The strategic game presents a very narrow unmarked path to walk. Expand too slowly, and your political support will collapse. Expand too quickly, and you'll go broke. Buy too many scientists or engineers and you'll go broke. Buy too few, and you won't keep pace with the increasing alien pressure. If you buy too many soldiers, you'll go broke and waste player time grinding on characters who don't matter. Buy too few soldiers and you won't have any defense when the aliens invade your base. How many soldiers are enough to defend a base? I still don't know, and I no longer care.
The only way to find that unmarked strategic path is through trial and error. The strategic game isn't simulating anything that I can predict, so every strategic decision for the new player is essentially blind. Was I supposed to buy more scientists at the end of month 2? Should I spend the last of my cash on missile arrays, more radars, or better equipment for my soldiers?
The strategy game is a "guess what I'm thinking" game. If you didn't guess that aliens would start base invasions as early as November, then too bad, your game is screwed, try again. Next month the aliens might have tougher ships that my air weapons can't handle, or tougher armor that my ground weapons can't pierce. You can't build both, and if you guess wrong, my game is screwed.

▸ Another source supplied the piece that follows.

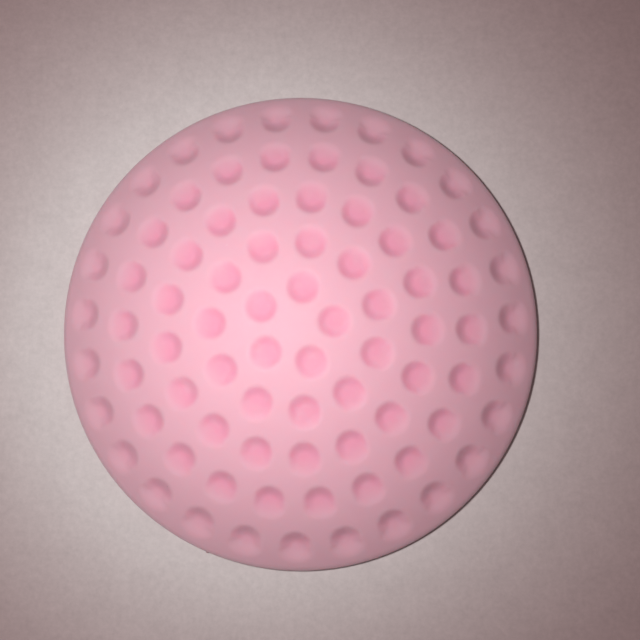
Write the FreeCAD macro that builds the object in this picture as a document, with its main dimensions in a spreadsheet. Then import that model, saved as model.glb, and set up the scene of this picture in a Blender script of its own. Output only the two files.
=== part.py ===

And the trial-and-error nature of the strategy game wouldn't be so bad if the feedback loops weren't so long. It can easily take a game month to realize that you spent money in a way that you shouldn't have, or you didn't spend money in a way that you should have. And during that time, the player has invested many hours in ground missions.
Last night I realized that all my careful soldier maneuvering probably didn't matter at all, because my game is probably doomed because I didn't buy extra scientists three weeks ago for a laboratory that I should have built two weeks before that. Instead I bought extra soldiers to protect against the base assault that killed my game last time, but now maybe I've bought too many soldiers, so they're a game-dooming waste of money.
It'll take me a game month and twenty man hours in ground missions to find out why my current game is doomed, and which decision that I've already made is the bad one. I've played lots of tedious strategy games. I've mastered Dwarf Fortress and Crusader Kings 2. I loved the original X-Com. But I don't have enough patience for Xenonauts.